I stared at my computer, and then back out at the empty grass outside. I walked across the room to fetch my video camera. I placed it on the window sill.
Just in case.
Sunday. 3.27.11 4:24 am
Sunday. 3.20.11 11:56 am
1. I am finishing my thesis. It must be finished by the end of March. Hence the slow-down of updates on Nutang.
2. I have set up a little home-office for myself where I remote desktop into my office computer and wear nothing but sweatpants and sweat shirts and eat nothing but okonomiyaki and cookies for days at a time.
3. I have pretty much finished four of my six chapters. The sixth chapter is just a synthesis chapter, so I will probably be writing that at 3 am the day before I have to print it out. I am halfway through my fifth chapter.
4. My favorite spacecraft ever, MESSENGER, successfully went into orbit around Mercury on St. Patrick's Day. We flew down to Maryland to where the mission control is so that we could be there for the orbit insertion. We flew down at about 3 pm on Thursday and then flew back at 7:30 am on Friday. We made posters about various aspects of Mercury and there was all kinds of SWAG including a poster with a graphic on it that I had made a couple of years ago in MS Paint when I was bored at a team meeting. I was not given credit. :p There were also delicious cookies-- I probably ate about seven.
This was the sweet graphic that I made in Paint. "Credit: NASA/Johns Hopkins University Applied Physics Laboratory/Carnegie Institution of Washington" pshaw.
You can learn more about MESSENGER here.
5. My bicycle finally melted out of the giant snowbank where it has been frozen for the last couple of weeks. Unfortunately, it was revealed that when the plow piled all of the snow on top of the bike, it also bent the front wheel in a serious way. Now the bike is ruined. I really like having a bike, but I don't want to buy a new one since I'm moving in a few months and I can't take the bicycle where I'm going. Thanks, Brown University.
6. I'm still practicing Javanese gamelan like mad. My Russian scientist friends said that they would come to my concert in April if I reminded them.
How to be Invisible
Friday. 3.11.11 1:07 am
In middle school I was friends with two Korean girls.
After lunch we would go outside where people would stand around in groups of three or four and talk, because there was nothing else that we were allowed to do.
My two Korean friends would talk in Korean to each other, and I would just stand there.
Sometimes I would pretend like I was following the conversation, and look from speaker to speaker and occasionally nod my head.
But most of the time I would just stand there silently, staring into space.
In middle school, as long as you were with a group of people, even if they were speaking Korean, you could go unnoticed.
And in middle school, that's all anyone ever hopes to be.
Zanzibar, Cafeteria Lady
Tuesday. 3.1.11 8:28 am
Just got off of my first "shift" at the soup kitchen. We were serving pancakes today, I was in charge of syrup. I was also in charge of filling bowls full of Frosted Flakes before we opened. We went through Frosted Flakes like nothing, I kept having to trade off with the pancake guy to refill them.

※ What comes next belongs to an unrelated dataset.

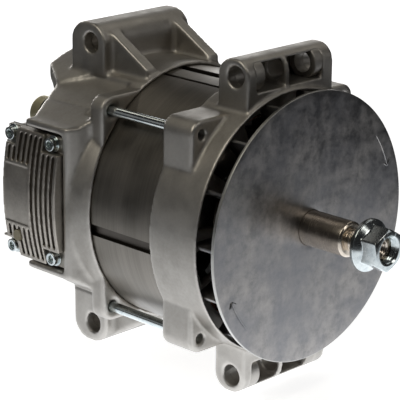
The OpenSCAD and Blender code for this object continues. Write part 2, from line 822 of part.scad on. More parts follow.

Apparently everybody is really into sugar and carbs. We had Frosted Flakes, pancakes with syrup, and coffee... they put two big teaspoons of sugar in all of the coffee cups ahead of time.

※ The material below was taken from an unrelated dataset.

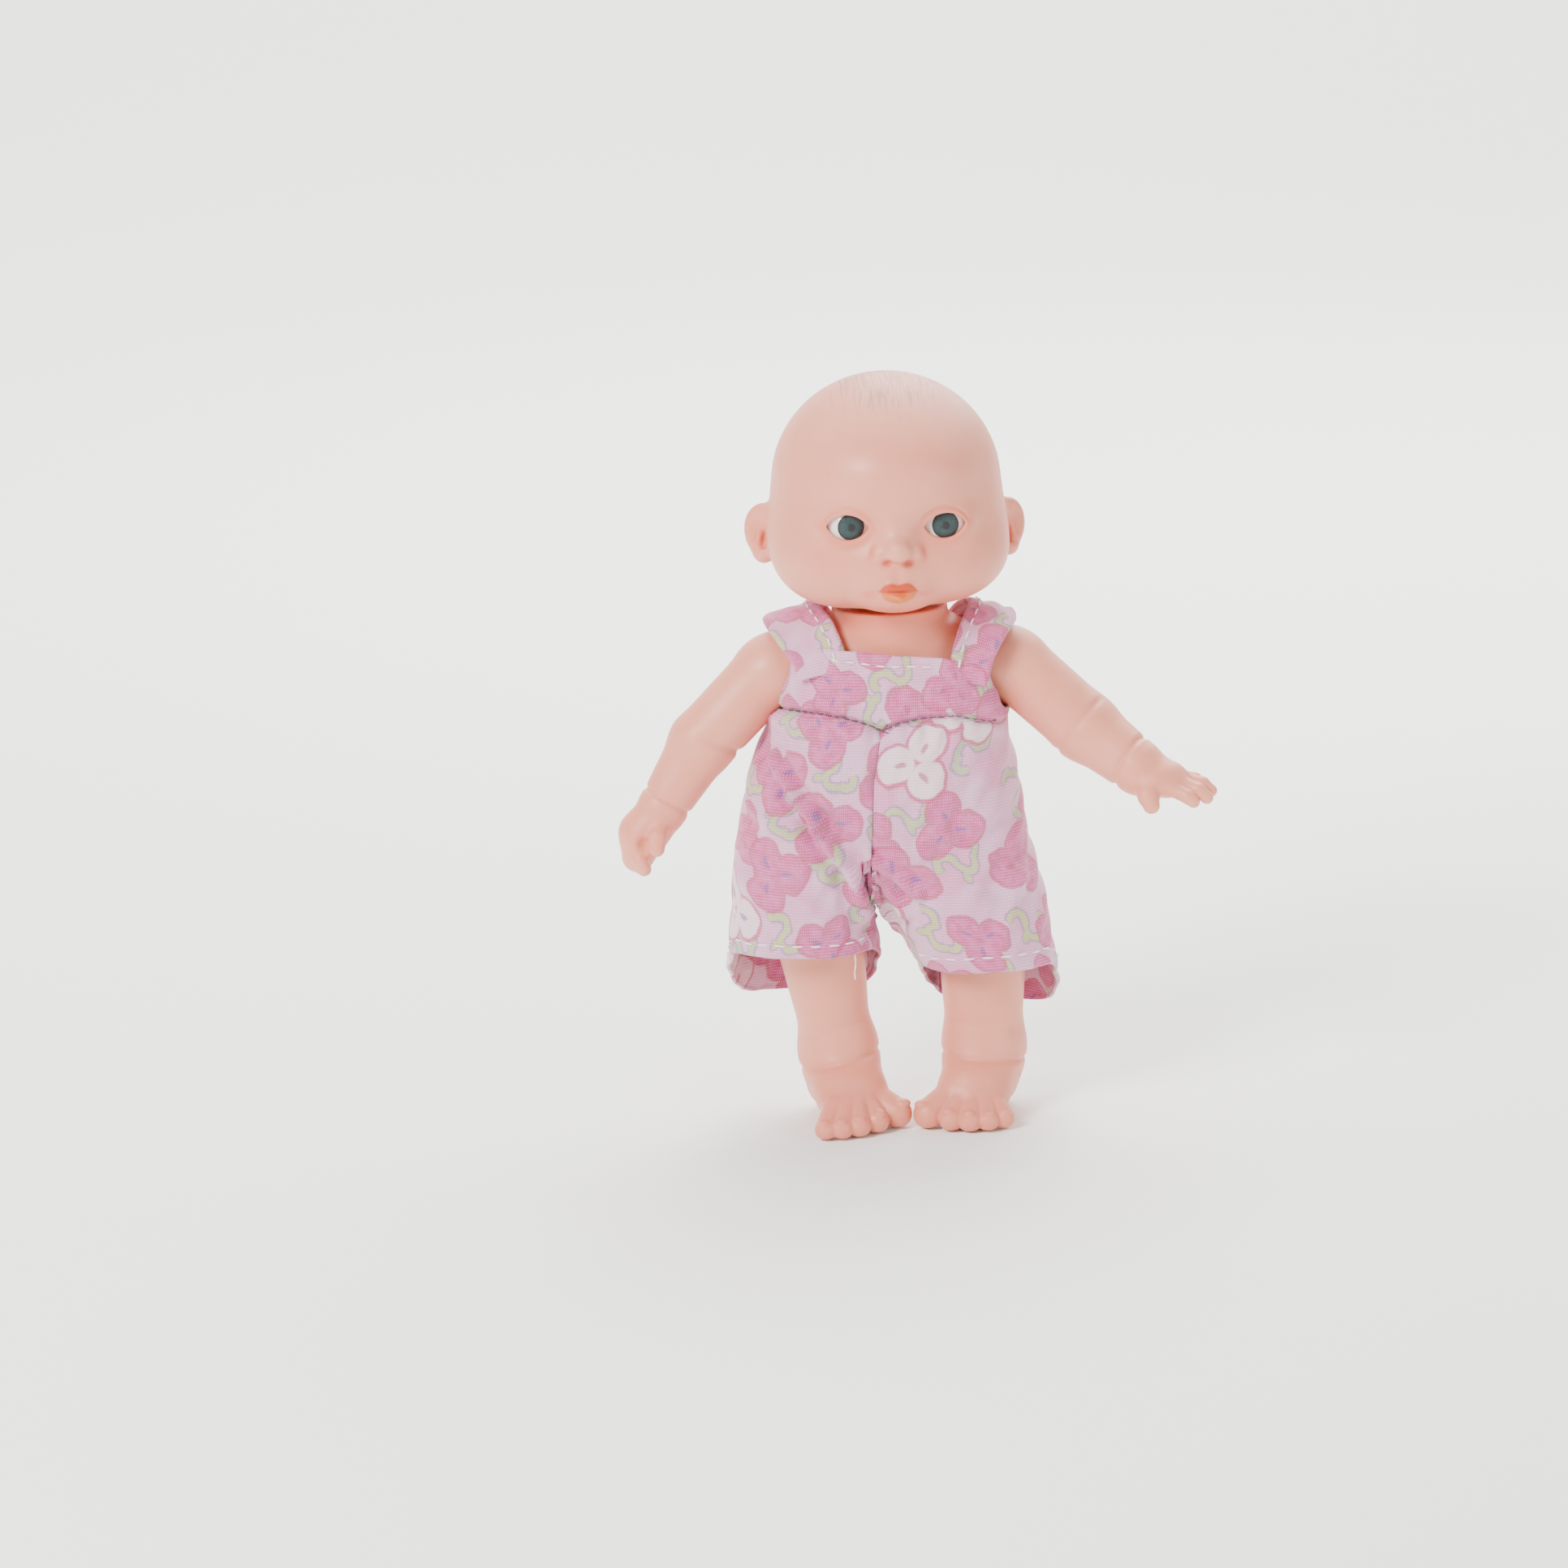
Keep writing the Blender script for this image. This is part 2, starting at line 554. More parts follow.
def cap(centre, radius, spread, rings, around, turn, dip=0.0):
    """A round cap of a ball, looking along -Y and turned by turn: points and quads, with polar values."""
    points, rim, quads = [], [], []
    for i in range(rings + 1):
        a = spread * (i + 0.02) / (rings + 0.02)
        for j in range(around):
            b = 2 * math.pi * j / around
            out = math.sin(a)
            points.append((out * math.cos(b), -math.cos(a) + dip * (1 - (a / spread) ** 2), out * math.sin(b)))
            rim.append((out * math.cos(b) / math.sin(spread), out * math.sin(b) / math.sin(spread), 0))
            if i:
                k, nxt = i * around + j, i * around + (j + 1) % around
                quads.append((k, k - around, nxt - around, nxt))
    points = np.array(points) * radius
    c, s = math.cos(turn), math.sin(turn)
    points = np.column_stack((points[:, 0] * c - points[:, 1] * s, points[:, 0] * s + points[:, 1] * c, points[:, 2]))
    return points + centre, np.array(quads), np.array(rim)


def make_eye(side, sign):
    centre = EYE * (sign, 1, 1)
    turn = math.radians(5.4)
    white = Nodes(f"eye_white_{side}")
    place = white.place()
    tone = white.mix(white.noise(place, 0.6), (0.80, 0.79, 0.78), (0.86, 0.86, 0.86))
    white.finish(tone, 0.16, Coat_Weight=0.6, Coat_Roughness=0.05, Subsurface_Weight=0.1,
                 Subsurface_Scale=0.001)
    points, quads, _ = cap(centre, EYE_R, math.pi * 0.96, 60, 72, turn)
    mesh = quick_mesh(f"eye_white_{side}", yaw(points), quads, white.material)
    add_object(f"eye_white_{side}", mesh, "head", [f"eyeball_{side}"])

    n = Nodes(f"iris_print_{side}")
    spot = n.attribute_vector("disc")
    split = n.new("ShaderNodeSeparateXYZ", {"Vector": spot})
    x, y = split.outputs[0], split.outputs[1]
    radius = n.math("SQRT", n.math("ADD", n.math("MULTIPLY", x, x), n.math("MULTIPLY", y, y)))
    angle = n.math("ARCTAN2", y, x)
    rays = n.new("ShaderNodeCombineXYZ", {"X": n.math("MULTIPLY", n.math("COSINE", angle), 5.0),
                                          "Y": n.math("MULTIPLY", n.math("SINE", angle), 5.0),
                                          "Z": n.math("MULTIPLY", radius, 1.3)}).outputs[0]
    streak = n.noise(rays, 2.6, 4, 0.7)
    colour = n.mix(n.step(streak, 0.36, 0.64), (0.004, 0.016, 0.019), (0.026, 0.060, 0.062))
    colour = n.mix(n.step(radius, 0.50, 0.12, 0.0, 0.55), colour, (0.022, 0.035, 0.04))
    wide = n.math("ADD", radius, n.math("MULTIPLY", n.math("SUBTRACT", streak, 0.5), 0.28))
    colour = n.mix(n.step(wide, 0.36, 0.24), colour, (0.008, 0.008, 0.01))
    colour = n.mix(n.step(radius, 0.80, 0.93), colour, (0.022, 0.014, 0.013))
    colour = n.mix(n.step(y, 0.45, 1.1, 0.0, 0.6), colour, (0.008, 0.010, 0.011))
    n.finish(colour, 0.65)
    points, quads, disc = cap(centre, EYE_R + 0.12, math.asin(3.4 / EYE_R), 20, 96, turn)
    mesh = quick_mesh(f"iris_print_{side}", yaw(points), quads, n.material, {"disc": disc})
    add_object(f"iris_print_{side}", mesh, "head", [f"iris_{side}"])

    clear = Nodes(f"cornea_clear_{side}")
    clear.finish(clear.mix(clear.noise(clear.place(), 0.8), (0.02, 0.02, 0.02), (0.03, 0.03, 0.035)), 0.03,
                 Alpha=0.06, Coat_Weight=0.5, Coat_Roughness=0.02)
    points, quads, _ = cap(centre, EYE_R + 0.3, math.asin(3.75 / EYE_R), 14, 96, turn)
    mesh = quick_mesh(f"cornea_clear_{side}", yaw(points), quads, clear.material)
    add_object(f"cornea_clear_{side}", mesh, "head", [f"cornea_{side}"])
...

It was pretty busy the whole time. The others said that sometimes the beginning of the month can be slow because people have just gotten their checks, so they go out and treat themselves to something else.
At the end the woman who was in charge shooed us away because she said that she could clean much faster than we could. She told us we could eat a pancake, so I ended up eating one (no syrup).
I think I'll go back, but the time of day is not my best... getting up at 5:50 am is bad enough... but when you were at work until 3 am?